=== Short task ===
From the listing that follows, extract every line and set it down unaltered.

=== Data shown ===

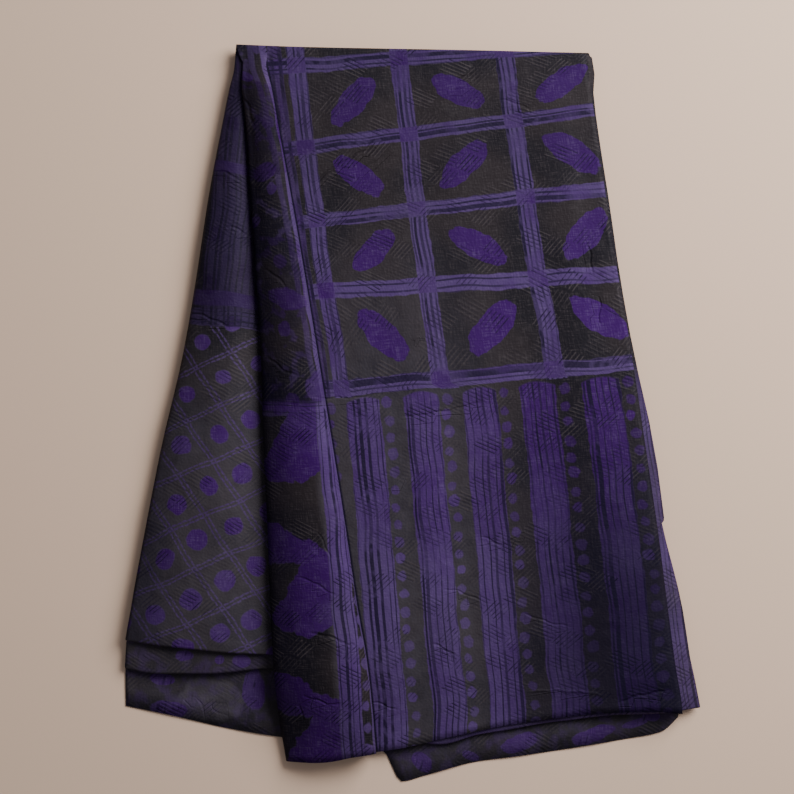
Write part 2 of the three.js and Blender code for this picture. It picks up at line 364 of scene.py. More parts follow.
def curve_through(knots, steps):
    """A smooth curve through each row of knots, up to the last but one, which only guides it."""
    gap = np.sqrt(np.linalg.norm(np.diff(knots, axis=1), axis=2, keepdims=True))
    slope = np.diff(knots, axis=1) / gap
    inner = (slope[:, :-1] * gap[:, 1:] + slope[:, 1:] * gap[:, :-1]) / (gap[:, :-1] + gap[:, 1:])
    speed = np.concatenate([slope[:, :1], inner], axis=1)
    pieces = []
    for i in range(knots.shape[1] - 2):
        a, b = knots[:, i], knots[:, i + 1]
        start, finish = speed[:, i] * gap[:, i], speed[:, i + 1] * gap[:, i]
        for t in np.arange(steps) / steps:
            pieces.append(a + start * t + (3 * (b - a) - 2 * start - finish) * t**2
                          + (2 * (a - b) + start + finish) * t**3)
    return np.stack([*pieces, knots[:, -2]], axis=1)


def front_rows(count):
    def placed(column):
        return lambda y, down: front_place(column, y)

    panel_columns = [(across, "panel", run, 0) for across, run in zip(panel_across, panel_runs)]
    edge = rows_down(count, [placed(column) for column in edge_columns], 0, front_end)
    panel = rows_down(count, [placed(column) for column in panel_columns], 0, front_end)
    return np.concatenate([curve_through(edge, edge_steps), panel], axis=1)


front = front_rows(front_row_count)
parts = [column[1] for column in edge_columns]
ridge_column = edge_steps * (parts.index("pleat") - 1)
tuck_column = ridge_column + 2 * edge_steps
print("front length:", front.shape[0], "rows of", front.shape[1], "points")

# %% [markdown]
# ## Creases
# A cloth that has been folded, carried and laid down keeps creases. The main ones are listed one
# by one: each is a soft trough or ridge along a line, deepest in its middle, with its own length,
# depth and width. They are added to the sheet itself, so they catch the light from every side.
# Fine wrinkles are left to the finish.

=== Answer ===
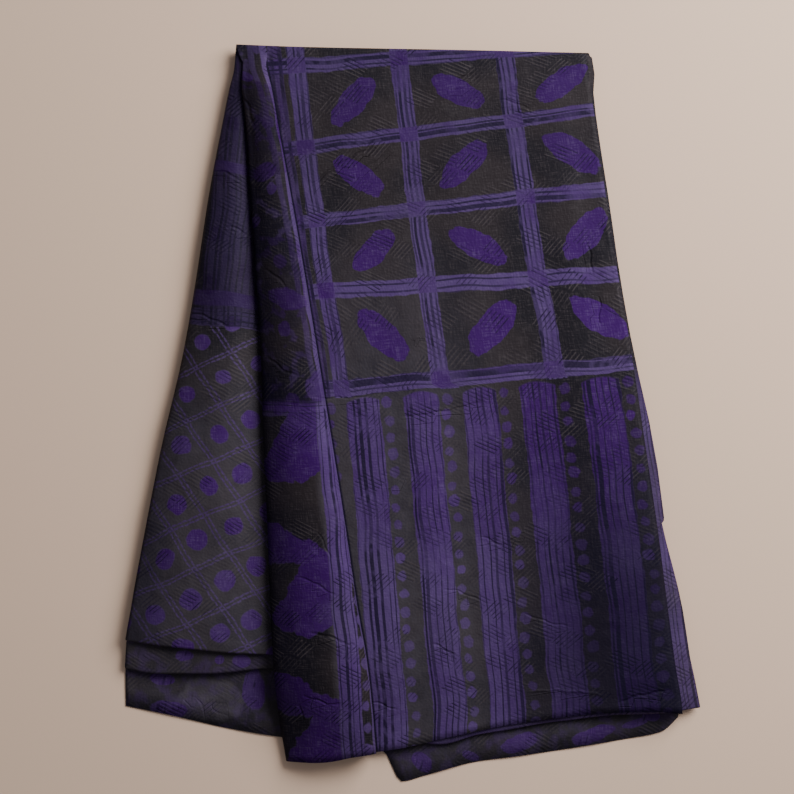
Write part 2 of the three.js and Blender code for this picture. It picks up at line 364 of scene.py. More parts follow.
def curve_through(knots, steps):
    """A smooth curve through each row of knots, up to the last but one, which only guides it."""
    gap = np.sqrt(np.linalg.norm(np.diff(knots, axis=1), axis=2, keepdims=True))
    slope = np.diff(knots, axis=1) / gap
    inner = (slope[:, :-1] * gap[:, 1:] + slope[:, 1:] * gap[:, :-1]) / (gap[:, :-1] + gap[:, 1:])
    speed = np.concatenate([slope[:, :1], inner], axis=1)
    pieces = []
    for i in range(knots.shape[1] - 2):
        a, b = knots[:, i], knots[:, i + 1]
        start, finish = speed[:, i] * gap[:, i], speed[:, i + 1] * gap[:, i]
        for t in np.arange(steps) / steps:
            pieces.append(a + start * t + (3 * (b - a) - 2 * start - finish) * t**2
                          + (2 * (a - b) + start + finish) * t**3)
    return np.stack([*pieces, knots[:, -2]], axis=1)


def front_rows(count):
    def placed(column):
        return lambda y, down: front_place(column, y)

    panel_columns = [(across, "panel", run, 0) for across, run in zip(panel_across, panel_runs)]
    edge = rows_down(count, [placed(column) for column in edge_columns], 0, front_end)
    panel = rows_down(count, [placed(column) for column in panel_columns], 0, front_end)
    return np.concatenate([curve_through(edge, edge_steps), panel], axis=1)


front = front_rows(front_row_count)
parts = [column[1] for column in edge_columns]
ridge_column = edge_steps * (parts.index("pleat") - 1)
tuck_column = ridge_column + 2 * edge_steps
print("front length:", front.shape[0], "rows of", front.shape[1], "points")

# %% [markdown]
# ## Creases
# A cloth that has been folded, carried and laid down keeps creases. The main ones are listed one
# by one: each is a soft trough or ridge along a line, deepest in its middle, with its own length,
# depth and width. They are added to the sheet itself, so they catch the light from every side.
# Fine wrinkles are left to the finish.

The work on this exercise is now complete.